▶ _Work to do_:
State only how many lines contain the string "with".

▶ _Data records_:
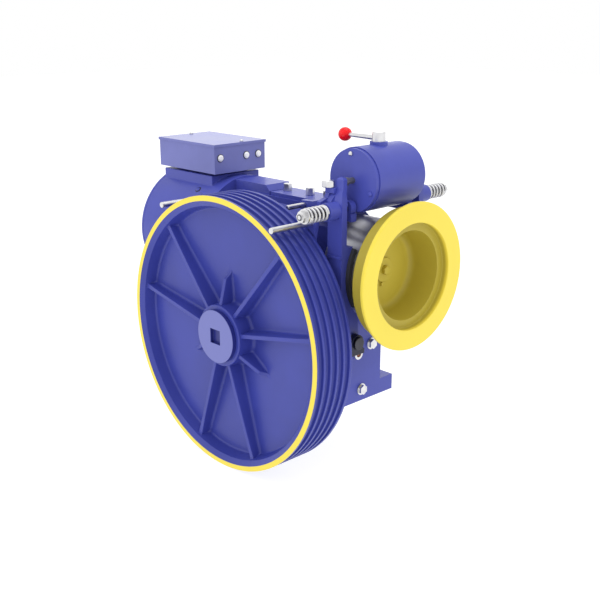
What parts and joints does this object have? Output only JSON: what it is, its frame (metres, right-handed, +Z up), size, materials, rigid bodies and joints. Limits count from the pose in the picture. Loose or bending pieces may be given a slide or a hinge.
---
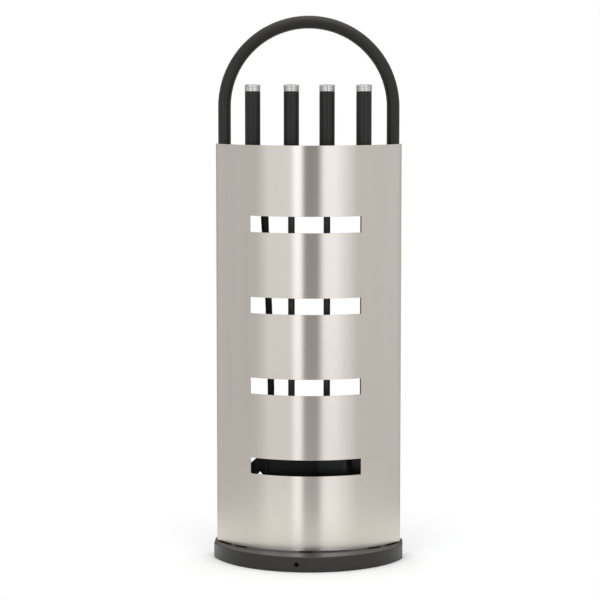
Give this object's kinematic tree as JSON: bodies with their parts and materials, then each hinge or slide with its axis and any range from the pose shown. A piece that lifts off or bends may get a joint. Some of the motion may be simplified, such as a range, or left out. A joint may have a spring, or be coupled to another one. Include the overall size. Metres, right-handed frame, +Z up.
...
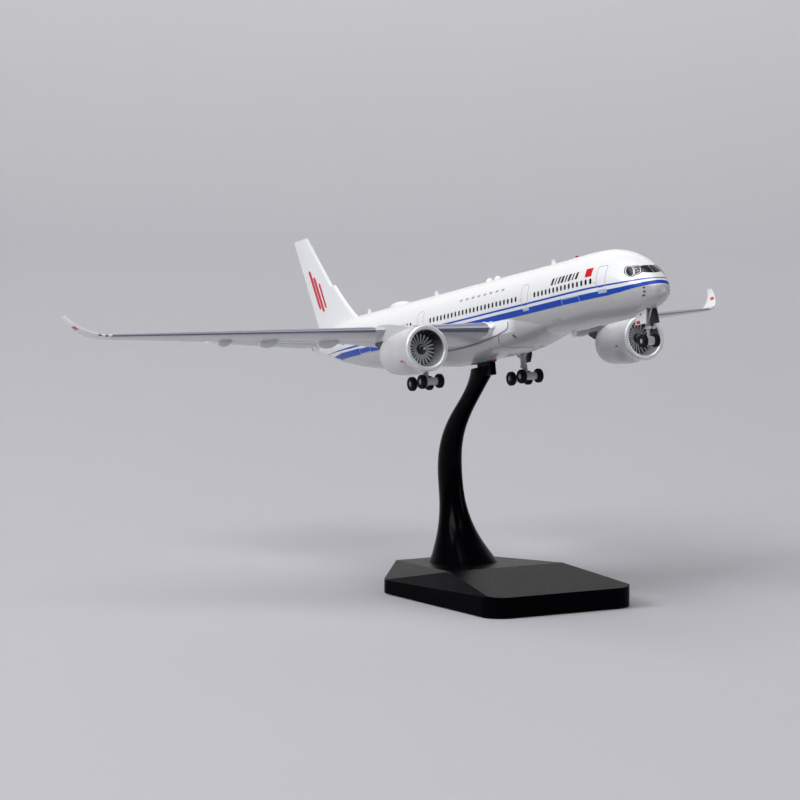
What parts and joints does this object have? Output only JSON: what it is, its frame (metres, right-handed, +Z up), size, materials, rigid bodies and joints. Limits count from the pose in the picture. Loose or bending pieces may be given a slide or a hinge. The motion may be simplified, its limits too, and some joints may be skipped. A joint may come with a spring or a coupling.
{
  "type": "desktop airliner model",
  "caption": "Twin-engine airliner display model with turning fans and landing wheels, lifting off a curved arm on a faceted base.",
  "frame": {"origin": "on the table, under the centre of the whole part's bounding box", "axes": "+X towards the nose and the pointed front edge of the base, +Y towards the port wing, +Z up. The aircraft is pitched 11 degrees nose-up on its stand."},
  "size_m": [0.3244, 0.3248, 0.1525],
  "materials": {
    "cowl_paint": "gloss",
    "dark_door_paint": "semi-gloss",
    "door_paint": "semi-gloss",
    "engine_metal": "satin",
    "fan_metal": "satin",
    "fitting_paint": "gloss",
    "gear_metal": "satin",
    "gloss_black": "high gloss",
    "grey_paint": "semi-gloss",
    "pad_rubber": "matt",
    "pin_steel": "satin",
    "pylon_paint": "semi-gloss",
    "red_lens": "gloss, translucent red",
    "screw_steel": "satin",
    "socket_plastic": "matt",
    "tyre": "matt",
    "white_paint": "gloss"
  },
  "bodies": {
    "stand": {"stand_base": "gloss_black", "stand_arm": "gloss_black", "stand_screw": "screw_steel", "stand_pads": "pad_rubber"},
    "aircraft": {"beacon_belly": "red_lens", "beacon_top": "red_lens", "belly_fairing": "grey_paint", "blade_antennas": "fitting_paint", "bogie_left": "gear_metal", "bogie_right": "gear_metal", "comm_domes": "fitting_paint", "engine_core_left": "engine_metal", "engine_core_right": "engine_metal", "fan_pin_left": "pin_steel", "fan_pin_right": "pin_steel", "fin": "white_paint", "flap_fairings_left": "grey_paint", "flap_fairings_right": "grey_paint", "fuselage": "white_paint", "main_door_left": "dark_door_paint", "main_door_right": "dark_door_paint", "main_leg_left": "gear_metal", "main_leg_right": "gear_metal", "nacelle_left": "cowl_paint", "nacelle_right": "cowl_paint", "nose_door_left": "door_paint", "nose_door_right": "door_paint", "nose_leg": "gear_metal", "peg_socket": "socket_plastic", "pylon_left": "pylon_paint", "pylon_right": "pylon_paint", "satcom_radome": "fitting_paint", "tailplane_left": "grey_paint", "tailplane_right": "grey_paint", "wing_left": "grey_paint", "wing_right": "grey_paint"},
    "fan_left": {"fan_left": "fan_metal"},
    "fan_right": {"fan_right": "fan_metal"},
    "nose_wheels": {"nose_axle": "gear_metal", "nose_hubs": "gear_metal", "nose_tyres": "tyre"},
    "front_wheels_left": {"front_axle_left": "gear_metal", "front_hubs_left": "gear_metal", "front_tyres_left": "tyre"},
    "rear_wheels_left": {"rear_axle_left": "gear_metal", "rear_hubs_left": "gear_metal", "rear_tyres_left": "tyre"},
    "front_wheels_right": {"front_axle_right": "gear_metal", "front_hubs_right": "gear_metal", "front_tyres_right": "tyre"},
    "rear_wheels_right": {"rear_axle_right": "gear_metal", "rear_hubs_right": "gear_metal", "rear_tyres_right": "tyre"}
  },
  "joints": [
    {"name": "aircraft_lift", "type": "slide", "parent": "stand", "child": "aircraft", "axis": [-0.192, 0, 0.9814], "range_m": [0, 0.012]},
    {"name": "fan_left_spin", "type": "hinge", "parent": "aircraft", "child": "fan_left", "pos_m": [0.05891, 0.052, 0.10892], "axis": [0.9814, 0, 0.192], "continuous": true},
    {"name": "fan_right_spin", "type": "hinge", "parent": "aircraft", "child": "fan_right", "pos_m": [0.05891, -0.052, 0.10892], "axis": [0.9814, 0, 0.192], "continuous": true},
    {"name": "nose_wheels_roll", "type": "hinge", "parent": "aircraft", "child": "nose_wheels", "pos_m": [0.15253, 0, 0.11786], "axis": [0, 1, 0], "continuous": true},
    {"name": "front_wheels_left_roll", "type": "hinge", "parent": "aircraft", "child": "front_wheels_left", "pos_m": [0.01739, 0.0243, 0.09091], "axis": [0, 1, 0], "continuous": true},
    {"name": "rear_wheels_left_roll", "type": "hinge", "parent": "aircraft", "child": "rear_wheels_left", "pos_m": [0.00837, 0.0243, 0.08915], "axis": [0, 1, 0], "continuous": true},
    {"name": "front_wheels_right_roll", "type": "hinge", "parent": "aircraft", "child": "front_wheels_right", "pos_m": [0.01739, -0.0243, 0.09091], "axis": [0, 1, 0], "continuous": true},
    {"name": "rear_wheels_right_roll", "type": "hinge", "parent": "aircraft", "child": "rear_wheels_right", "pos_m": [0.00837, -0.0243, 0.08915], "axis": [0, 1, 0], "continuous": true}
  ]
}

▶ _Task result_:
3